When you have a dry stick, wait for the coldest day possible in your climate that is not actively precipitating. Go outside to a wild place where a small fire can be lit. If possible, light it by an older method—see the Red World chapter for ideas. Stand and salute the four directions and the four elements, the sky and the Earth, your ancestors, and anything else that gives you power. Don’t skimp on the ceremony—he appreciates it. Light your stick with your fire and smoke down the area, and yourself; then sit quietly with the scent of the smoke and your eyes closed, and listen. Don’t try to follow any one sound of the wilderness over any other; just let them wash over you. Let yourself sink into the spirit of the place, and when you are at home there, ask him to be your ally and aid you in your purifications. Then open your eyes.

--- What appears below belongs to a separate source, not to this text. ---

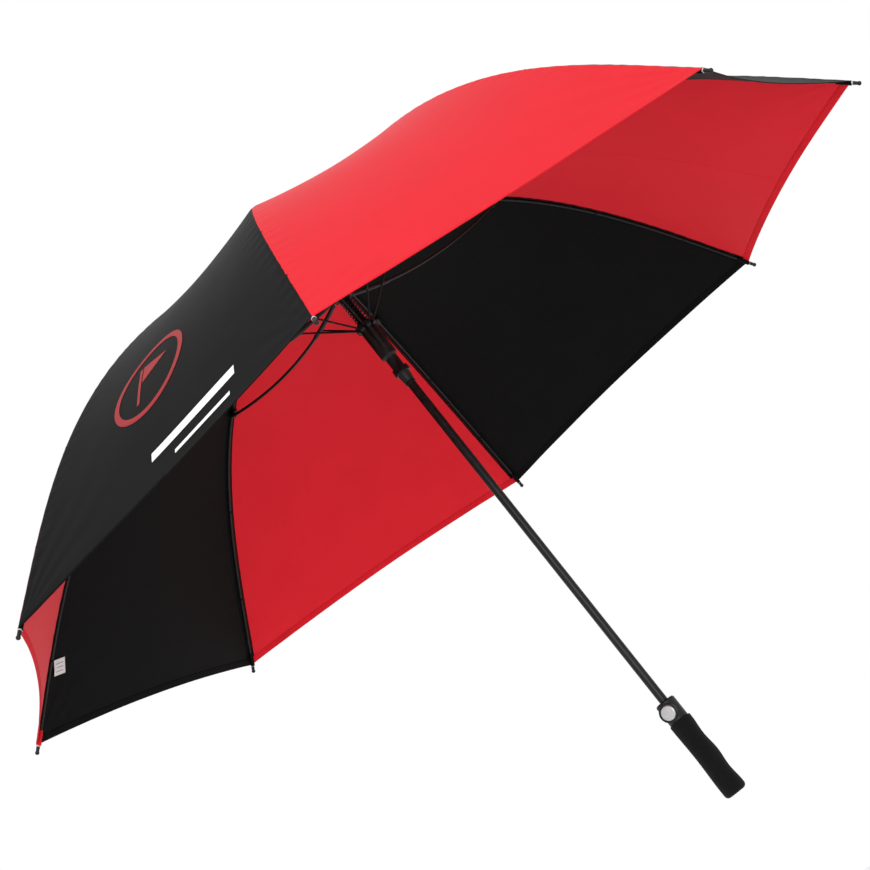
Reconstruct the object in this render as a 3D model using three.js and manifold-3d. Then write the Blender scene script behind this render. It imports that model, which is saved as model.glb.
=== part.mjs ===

Perhaps you’ll see him with your mind’s eye; perhaps you’ll only hear him. As I said above, he may ask you questions or do odd things around you to see how you respond. If you feel his presence, but he refuses to respond, ask him to tell you in a dream or waking vision (or some other very clear omen) what you need to do to become worthy of his aid, if it is possible. Then sleep with a bag of dried juniper needles under your pillow, and see if you get anything. If he does agree to aid you, thank him formally and solemnly, and ask what his price will be. When you get an answer—and he may wait a while to let you know—make sure that you do it promptly. He is a proud Greenwight and will quickly abandon you if you do not show him respect.